### [GIVEN TASK]
Return the material below in full and exactly.

### [PROVIDED MATERIAL]
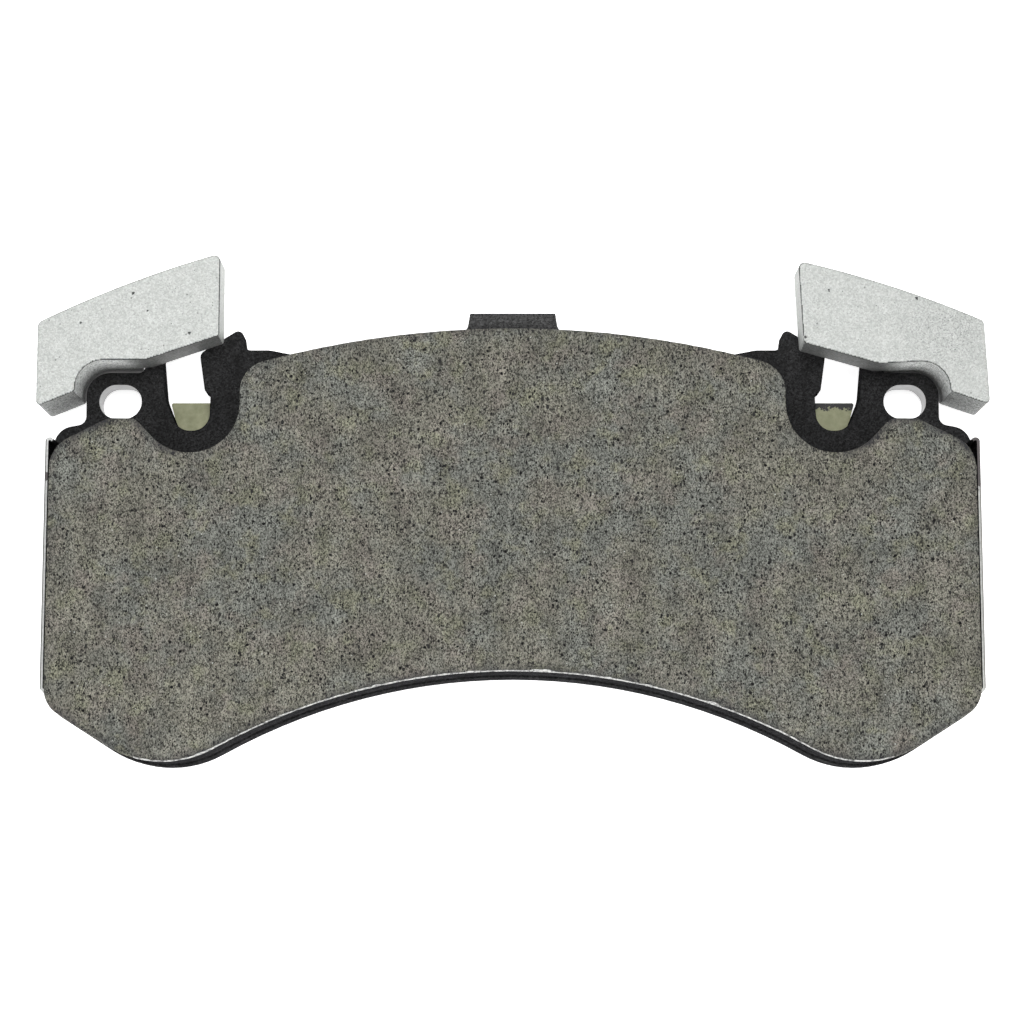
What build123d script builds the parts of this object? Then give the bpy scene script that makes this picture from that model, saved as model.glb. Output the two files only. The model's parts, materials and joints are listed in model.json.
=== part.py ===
from build123d import *
import os
from math import asin, cos, degrees, radians, sin, sqrt, tan

os.makedirs("parts", exist_ok=True)

# Front brake pad for a fixed caliper, lying on its back: millimetres, +Z towards the
# disc, +X along the pad, +Y away from the disc's axis. The disc's axis stands at
# (0, -MEAN_RADIUS), so the origin is on the pad's centre line, at the middle of the
# rubbed track, on the back of the shim.

# Layers, from the back face up to the friction face
SHIM_OUTER_SHEET = 0.4
SHIM_CORE = 0.1
SHIM_INNER_SHEET = 0.4
SHIM_ADHESIVE = 0.1
PLATE = 5.9
UNDERLAYER = 1.6
FRICTION = 9.6

CORE_BASE = SHIM_OUTER_SHEET
INNER_SHEET_BASE = CORE_BASE + SHIM_CORE
ADHESIVE_BASE = INNER_SHEET_BASE + SHIM_INNER_SHEET
PLATE_BACK = ADHESIVE_BASE + SHIM_ADHESIVE
PLATE_FRONT = PLATE_BACK + PLATE
FRICTION_BASE = PLATE_FRONT + UNDERLAYER
FRICTION_FACE = FRICTION_BASE + FRICTION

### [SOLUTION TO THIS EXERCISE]
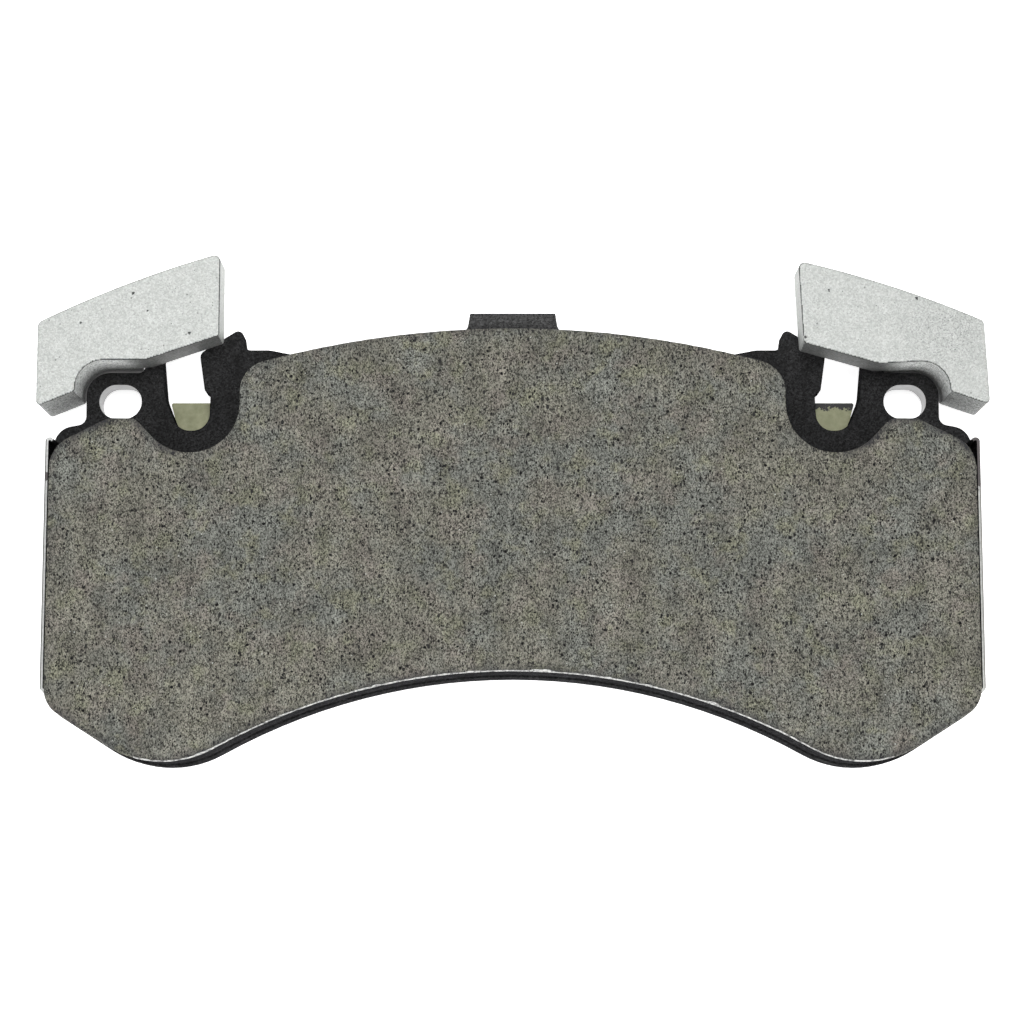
What build123d script builds the parts of this object? Then give the bpy scene script that makes this picture from that model, saved as model.glb. Output the two files only. The model's parts, materials and joints are listed in model.json.
=== part.py ===
from build123d import *
import os
from math import asin, cos, degrees, radians, sin, sqrt, tan

os.makedirs("parts", exist_ok=True)

# Front brake pad for a fixed caliper, lying on its back: millimetres, +Z towards the
# disc, +X along the pad, +Y away from the disc's axis. The disc's axis stands at
# (0, -MEAN_RADIUS), so the origin is on the pad's centre line, at the middle of the
# rubbed track, on the back of the shim.

# Layers, from the back face up to the friction face
SHIM_OUTER_SHEET = 0.4
SHIM_CORE = 0.1
SHIM_INNER_SHEET = 0.4
SHIM_ADHESIVE = 0.1
PLATE = 5.9
UNDERLAYER = 1.6
FRICTION = 9.6

CORE_BASE = SHIM_OUTER_SHEET
INNER_SHEET_BASE = CORE_BASE + SHIM_CORE
ADHESIVE_BASE = INNER_SHEET_BASE + SHIM_INNER_SHEET
PLATE_BACK = ADHESIVE_BASE + SHIM_ADHESIVE
PLATE_FRONT = PLATE_BACK + PLATE
FRICTION_BASE = PLATE_FRONT + UNDERLAYER
FRICTION_FACE = FRICTION_BASE + FRICTION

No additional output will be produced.